In winter 576, Emperor Wu of Northern Zhou launched a major attack against Northern Qi, capturing Pingyang (平陽, in modern Linfen, Shanxi). Around the new year 577, Gao Wei led an army to try to siege and recapture Pingyang, and Emperor Wu led an army to try to lift the siege. The armies engaged, but as they did, Gao Wei's then-favorite concubine Consort Feng Xiaolian panicked and stated, "We have been defeated!" This caused Mu, attending to Gao Wei, to panic as well, and he advised Gao Wei to abandon his army. Gao Wei did and fled to Jinyang, causing the army to collapse. Gao Wei then abandoned Jinyang as well and fled back to the capital Yecheng.

==Death==
However, instead of following Gao Wei back to Yecheng, Mu headed west and surrendered to Northern Zhou forces. When Lady Lu heard this, she committed suicide, and her family members were executed or seized as servants. Northern Zhou's Emperor Wu made Mu the governor of Yi Province (宜州, roughly modern Tongchuan, Shaanxi), and used his case as propaganda to try to get other Northern Qi officials to surrender. Later in 577, Gao Wei was captured, and Northern Qi territory was nearly all seized by Northern Zhou.
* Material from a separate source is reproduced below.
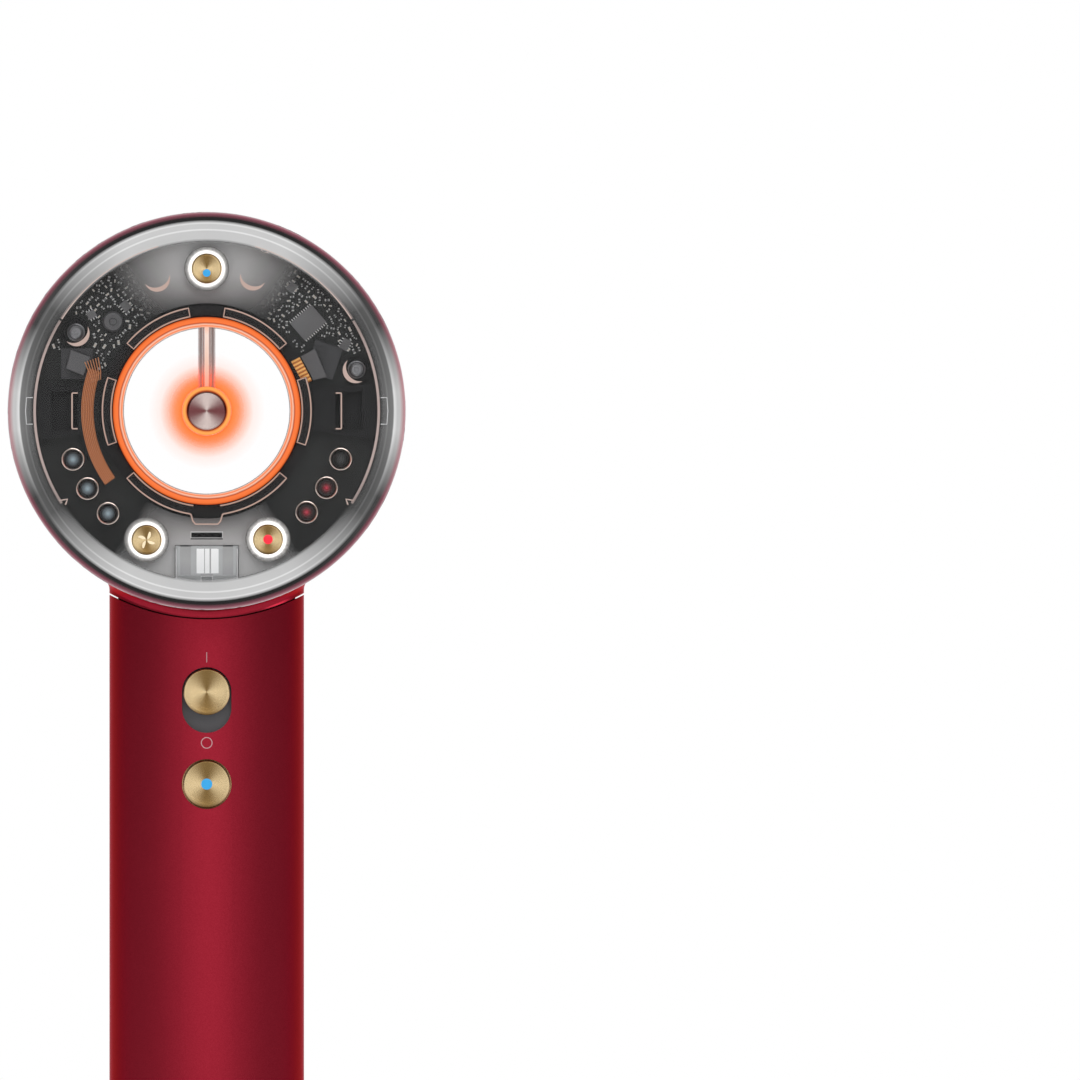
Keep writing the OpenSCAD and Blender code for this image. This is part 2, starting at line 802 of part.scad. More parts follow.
module attachment_ring() {
  slope = (barrel_front_r - nose_r) / nose_len;
  color("silver") head_frame() difference() {
    rotate_extrude($fn = 128) polygon([
      [seat_r, -nose_front + 0.5], [seat_r + 0.5, -nose_front], [ring_outer_r, -nose_front],
      [ring_outer_r + slope * seat_depth, -seat_back], [seat_r, -seat_back]
    ]);
    for (i = [0 : magnet_count - 1])
      at_polar((i + 0.5) * 360 / magnet_count, magnet_pitch_r)
        translate([0, 0, -nose_front + 1.2]) cylinder(r = magnet_size_r, h = seat_depth);
  }
}

module attachment_magnets() {
  color("dimgray") head_frame(-nose_front + 1.2)
    for (i = [0 : magnet_count - 1])
      at_polar((i + 0.5) * 360 / magnet_count, magnet_pitch_r)
        cylinder(r = magnet_size_r, h = seat_depth - 1.2);
}

// ---- Handle and its controls ----

module neck_coupler() {
  top_drop = inner_r(0) - 1.4;
  color("black") difference() {
    handle_tube(coupler_outer_r, coupler_inner_r, sqrt(pow(top_drop, 2) - pow(coupler_outer_r, 2)),
      coupler_end_drop);
    head_frame(-handle_r - over) cylinder(r = top_drop, h = 2 * handle_r + 2 * over);
    head_frame(bulkhead_back - bulkhead_t - fit) cylinder(r = inner_r(0), h = handle_r);
    on_handle(slider_drop, 0) block(carriage_w + 1, 2 * (slider_drop - collar_r - 1), handle_r);
  }
}

module slider_slot() {
  length = slider_travel;
  linear_extrude(height = handle_r) {
    circle(r = slot_r);
    translate([-slot_r, -length]) square([2 * slot_r, length]);
    translate([0, -length]) circle(r = slot_r);
  }
}

module handle_shell() {
  edge = 0.4;
  top = coupler_outer_r / 2;
  color("firebrick") difference() {
    below_head(shell_drop) rotate_extrude($fn = 128) polygon([
      [handle_inner_r, 0], [handle_r - edge, 0], [handle_r, edge], [handle_r, shell_drop - top],
      [handle_inner_r, shell_drop - top]
    ]);
    head_frame(-handle_r - over) cylinder(r = collar_r + seam_gap, h = 2 * handle_r + 2 * over);
    on_handle(slider_drop, handle_inner_r / 2) slider_slot();
    on_handle(cool_drop, handle_inner_r / 2) cylinder(r = cool_r + control_gap, h = handle_r);
  }
}

module power_slider() {
  face = handle_r + slider_proud;
  cap_t = slider_proud + handle_wall;
  edge = 0.3;
  color("darkkhaki") on_handle(slider_drop, 0) {
    translate([0, 0, face - cap_t]) rotate_extrude() polygon([
      [0, 0], [slider_r, 0], [slider_r, cap_t - edge], [slider_r - edge, cap_t], [0, cap_t]
    ]);
    translate([0, 0, carriage_face])
      cylinder(r = slider_r - 1.2, h = face - cap_t - carriage_face + joint_lap);
  }
}

module slider_carriage() {
  length = slider_d + 2 * slider_travel + 3;
  color("black") on_handle(slider_drop, carriage_face - carriage_t) {
    block(carriage_w, length, carriage_t);
    translate([0, 0, -carriage_nub_t]) block(3, 3, carriage_nub_t);
  }
}

module cool_shot_button() {
  face = handle_r + cool_proud;
  edge = 0.3;
  cap_t = cool_proud + handle_wall + 0.6;
  color("darkkhaki") on_handle(cool_drop, 0) {
    translate([0, 0, face - cap_t]) rotate_extrude() polygon([
      [0, 0], [cool_r, 0], [cool_r, cap_t - edge], [cool_r - edge, cap_t], [0, cap_t]
    ]);
    translate([0, 0, cool_flange_face])
      cylinder(r = cool_r - 0.6, h = face - cap_t - cool_flange_face);
    translate([0, 0, cool_flange_face - cool_flange_t])
      cylinder(r = cool_flange_r, h = cool_flange_t);
  }
}

module control_board() {
  board_w = 15;
  terminal_h = 4;
  terminal_w = 2 * lead_x + 3.2;
  terminal_face = sqrt(pow(handle_inner_r, 2) - pow(terminal_w / 2, 2)) - fit;
  color("darkgreen")
    translate([-board_w / 2, -control_board_face, head_z - control_board_end])
      cube([board_w, board_t, control_board_end - control_board_top]);
  color("black")
    translate([-terminal_w / 2, -terminal_face, head_z - control_board_end])
      cube([terminal_w, terminal_face - control_board_face, terminal_h]);
}

// ---- Motor ----

module motor_sleeve() {
  rib_h = 3;
  color("dimgray") difference() {
    union() {
      handle_tube(bucket_outer_r, motor_r + fit / 2, motor_drop - 2, motor_end + 2);
      for (drop = [motor_drop + 3, (motor_drop + motor_end) / 2, motor_end - 3])
        handle_tube(handle_inner_r - fit, bucket_outer_r - 0.4, drop - rib_h / 2, drop + rib_h / 2);
    }
    lead_slot(motor_drop - 3, motor_end + 3);
  }
}

upper_bearing_drop = motor_drop + 2;
lower_bearing_drop = motor_drop + 23;
magnet_drop = upper_bearing_drop + bearing_len + 2;
magnet_len = lower_bearing_drop - magnet_drop - 2;

module bearing_seat(drop) {
  handle_tube(bearing_r + 1.2, bearing_r, drop, drop + bearing_len);
  for (i = [0 : 3])
    below_head(drop + bearing_len)
      rotate([0, 0, 45 + i * 90])
        translate([bearing_r + 0.6, -0.6, 0])
          cube([duct_r - bearing_r - 0.3, 1.2, bearing_len]);
}

module motor_frame() {
  vane_t = 0.7;
  vane_tilt = 20;
  diffuser_top = lower_bearing_drop + bearing_len;
  diffuser_end = impeller_end - impeller_len - 0.6;
  vane_len = (diffuser_end - diffuser_top - vane_t) / cos(vane_tilt);
  color("silver") {
    handle_tube(motor_r, duct_r, motor_drop, motor_end);
    bearing_seat(upper_bearing_drop);
    bearing_seat(lower_bearing_drop);
    for (i = [0 : diffuser_blades - 1])
      below_head((diffuser_top + diffuser_end) / 2)
        rotate([0, 0, i * 360 / diffuser_blades])
          translate([hub_r - 0.4, 0, 0]) rotate([vane_tilt, 0, 0])
            translate([0, -vane_t / 2, -vane_len / 2])
              cube([duct_r - hub_r + 0.4 + vane_t, vane_t, vane_len]);
    handle_tube(hub_r, bearing_r + 1, diffuser_top - joint_lap, diffuser_end);
    for (drop = [upper_bearing_drop, lower_bearing_drop])
      handle_tube(bearing_r, shaft_r + bearing_gap, drop, drop + bearing_len);
  }
}

module stator_core() {
  tooth_w = 2.4;
  color("slategray") difference() {
    union() {
      handle_tube(core_outer_r, core_outer_r - 1.6, magnet_drop, magnet_drop + magnet_len);
      below_head(magnet_drop + magnet_len)
        for (i = [0 : 3])
          rotate([0, 0, i * 90])
            translate([core_inner_r - 0.3, -tooth_w / 2, 0])
              cube([core_outer_r - core_inner_r - 0.8, tooth_w, magnet_len]);
    }
    handle_tube(core_inner_r, 0.01, magnet_drop - over, magnet_drop + magnet_len + over);
  }
}

module stator_coils() {
  tooth_w = 2.4;
  winding = 0.8;
  color("peru") below_head(magnet_drop + magnet_len)
    for (i = [0 : 3])
      rotate([0, 0, i * 90])
        translate([core_inner_r + 0.5, 0, 0]) difference() {
          translate([0, -tooth_w / 2 - winding, -winding])
            cube([core_outer_r - core_inner_r - 2.4, tooth_w + 2 * winding, magnet_len + 2 * winding]);
          translate([-over, -tooth_w / 2, 0])
            cube([core_outer_r, tooth_w, magnet_len]);
        }
}

module rotor() {
  color("silver") {
    below_head(impeller_end + 2)
      cylinder(r = shaft_r, h = impeller_end + 2 - upper_bearing_drop + 1);
    below_head(magnet_drop + magnet_len) cylinder(r = magnet_r, h = magnet_len);
  }
}

module impeller() {
  blade_t = 0.7;
  top = impeller_end - impeller_len;
  color("gainsboro") difference() {
    union() {
      below_head(impeller_end) rotate_extrude() polygon(concat(
        [[0, impeller_len], [hub_r, impeller_len]],
        [for (a = [0 : 15 : 75]) [3 + (hub_r - 3) * cos(a), impeller_len * (1 - sin(a))]],
        [[3, 0], [0, 0]]
      ));
      intersection() {
        below_head(impeller_end)
          for (i = [0 : impeller_blades - 1])
            rotate([0, 0, i * 360 / impeller_blades])
              translate([2.4, 0, impeller_len / 2]) rotate([blade_tilt, 0, 0])
                translate([0, -blade_t / 2, -impeller_len * 0.6])
                  cube([impeller_r, blade_t, impeller_len * 1.2]);
        handle_tube(impeller_r, 2.2, top + 0.4, impeller_end - 0.4);
      }
    }
    below_head(impeller_end + over) cylinder(r = shaft_r, h = impeller_len + 2 * over);
  }
}

module motor_board() {
  color("darkgreen") handle_tube(bucket_outer_r - fit, 3, motor_drop - 5, motor_drop - 5 + board_t);
  color("black") below_head(motor_drop - 5)
    for (i = [0 : 4])
      rotate([0, 0, 20 + i * 66]) translate([bucket_outer_r - 5.5, 0, 0])
        block(3.4, 2.6 + 0.5 * (i % 2), 1.4 + 0.8 * (i % 3));
}

module supply_leads() {
  color("ivory")
    for (side = [-1, 1])
      translate([side * lead_x, lead_y, head_z - base_drop + gland_len + anchor_t])
        cylinder(r = lead_r, h = base_drop - gland_len - anchor_t - control_board_end);
}

// ---- Base and filter ----

module intake_frame() {
  collar_top_drop = shell_drop - 8;
  collar_end_drop = cage_drop + 6;
  bell_r = frame_inner_r - duct_r;
  color("dimgray") difference() {
    union() {
      handle_tube(frame_outer_r, frame_inner_r, collar_top_drop, collar_end_drop);
      below_head(collar_top_drop) rotate_extrude() polygon(concat(
        [for (a = [0 : 15 : 90]) [duct_r + bell_r * (1 - cos(a)), bell_r * (1 - sin(a))]],
        [[frame_inner_r, -joint_lap], [frame_outer_r, -joint_lap], [frame_outer_r, bell_r + 0.8],
        [duct_r, bell_r + 0.8]]
      ));
      below_head(base_drop - cap_t)
        for (i = [0 : 3])
          ring_sector(frame_outer_r - 0.3, frame_outer_r - post_t, 38 + i * 90, 52 + i * 90,
            base_drop - cap_t - collar_end_drop + 1);
    }
    lead_slot(collar_top_drop - 4, collar_end_drop + over);
  }
}

module filter_mesh() {
  color("darkgray") handle_tube(mesh_outer_r, mesh_outer_r - 0.8, cage_drop + 2,
    base_drop - gland_len - anchor_t - 4);
}

module filter_cage() {
  margin = 5;
  row_pitch = (cage_len - 2 * margin) / (cage_rows - 1);
  edge = 0.8;
  color("brown") below_head(base_drop) difference() {
    rotate_extrude($fn = 128) polygon([
      [cage_inner_r, 0], [handle_r - edge, 0], [handle_r, edge], [handle_r, cage_len - edge / 2],
      [handle_r - edge / 2, cage_len], [cage_inner_r, cage_len]
    ]);
    for (row = [0 : cage_rows - 1])
      for (i = [0 : cage_holes - 1])
        rotate([0, 0, (i + (row % 2) / 2) * 360 / cage_holes])
          translate([cage_inner_r - over, 0, margin + row * row_pitch])
            rotate([0, 90, 0]) cylinder(d = cage_hole_d, h = handle_wall + 2 * over, $fn = 16);
  }
}

module end_cap() {
  gland_top = base_drop - gland_len;
  anchor_w = 2 * lead_x + 2.8;
  anchor_face = sqrt(pow(frame_outer_r, 2) - pow(anchor_w / 2, 2)) - fit;
  color("dimgray") {
    handle_tube(frame_outer_r, cord_hole_r, base_drop - cap_t, base_drop);
    handle_tube(gland_outer_r, cord_hole_r, gland_top, base_drop - cap_t + joint_lap);
    translate([-anchor_w / 2, -anchor_face, head_z - gland_top])
      cube([anchor_w, anchor_face + gland_outer_r, anchor_t]);
  }
}

head_shell();
rear_lens();
lens_seal();
glow_ring();
bore_tube();
bore_collar();
bay_wall();
rear_bulkhead();
capsule_body();
capsule_glow_ring();
capsule_lens();
capsule_strut();
strut_light_pipe();
main_board();
board_chips();
board_passives();
flex_connectors();
flex_ribbon();
left_window_carrier();
right_window_carrier();
outer_trim_arcs();
inner_trim_arcs();
top_diffuser();
bottom_diffuser();
light_block();
button_bezels();
button_switches();
indicator_bezels();
indicator_lights();
board_screws();
screw_cups();
mode_button();
airflow_button();
heat_button();
heater_frame();
heater_sleeve();
heater_coils();
thermal_cutoff();
ionizer();
outlet_funnel();
attachment_ring();
attachment_magnets();
neck_coupler();
handle_shell();
power_slider();
slider_carriage();
cool_shot_button();
control_board();
motor_sleeve();
motor_frame();
stator_core();
stator_coils();
rotor();
impeller();
motor_board();
supply_leads();
intake_frame();
filter_mesh();
filter_cage();
end_cap();
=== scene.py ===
"""A red hair dryer whose clear rear window shows its electronics, posed upright as if held by the grip.

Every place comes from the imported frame. Lengths are in metres, and MM turns millimetres into metres.
"""
import math
import random

import bmesh
import bpy
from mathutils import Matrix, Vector

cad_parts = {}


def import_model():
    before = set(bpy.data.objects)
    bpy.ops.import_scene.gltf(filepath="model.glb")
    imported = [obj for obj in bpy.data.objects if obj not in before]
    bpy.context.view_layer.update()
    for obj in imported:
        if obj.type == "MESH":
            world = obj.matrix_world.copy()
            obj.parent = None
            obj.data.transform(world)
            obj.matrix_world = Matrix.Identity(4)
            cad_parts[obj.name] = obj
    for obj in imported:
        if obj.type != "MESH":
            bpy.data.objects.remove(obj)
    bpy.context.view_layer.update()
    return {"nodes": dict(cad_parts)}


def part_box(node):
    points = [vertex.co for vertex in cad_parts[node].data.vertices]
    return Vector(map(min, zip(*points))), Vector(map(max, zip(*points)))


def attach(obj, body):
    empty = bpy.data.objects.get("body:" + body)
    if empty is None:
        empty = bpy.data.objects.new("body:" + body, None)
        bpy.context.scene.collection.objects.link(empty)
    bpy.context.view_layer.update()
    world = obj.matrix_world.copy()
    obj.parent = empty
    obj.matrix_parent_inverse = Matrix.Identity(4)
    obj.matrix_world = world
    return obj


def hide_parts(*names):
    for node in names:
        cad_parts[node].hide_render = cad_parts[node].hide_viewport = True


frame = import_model()

MM = 0.001

# ---- Places read from the frame ----

lens_lo, lens_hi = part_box("rear_lens")
shell_lo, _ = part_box("head_shell")
handle_lo, handle_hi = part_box("handle_shell")
base_lo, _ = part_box("end_cap")
ring_lo, ring_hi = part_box("glow_ring")
wall_lo, wall_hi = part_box("bay_wall")
collar_lo, collar_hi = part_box("bore_collar")
board_lo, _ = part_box("main_board")
capsule_lo, capsule_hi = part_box("capsule_lens")
strut_lo, strut_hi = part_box("capsule_strut")
trim_lo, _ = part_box("inner_trim_arcs")
arc_lo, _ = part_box("outer_trim_arcs")
ribbon_lo, ribbon_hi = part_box("flex_ribbon")
light_lo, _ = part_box("indicator_lights")
bezel_lo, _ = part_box("button_bezels")
block_lo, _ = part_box("light_block")
slider_lo, slider_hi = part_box("power_slider")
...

Emperor Wu initially treated Gao Wei with honor and created him the Duke of Wen, taking Gao Wei and the Gao clan members back to the Northern Zhou capital Chang'an with him. However, in winter 577, apprehensive about the Gao clan, Emperor Wu falsely accused Gao Wei and Mu Tipo of conspiring. He put Mu to death and forced Gao Wei and the other Gao clan members to commit suicide.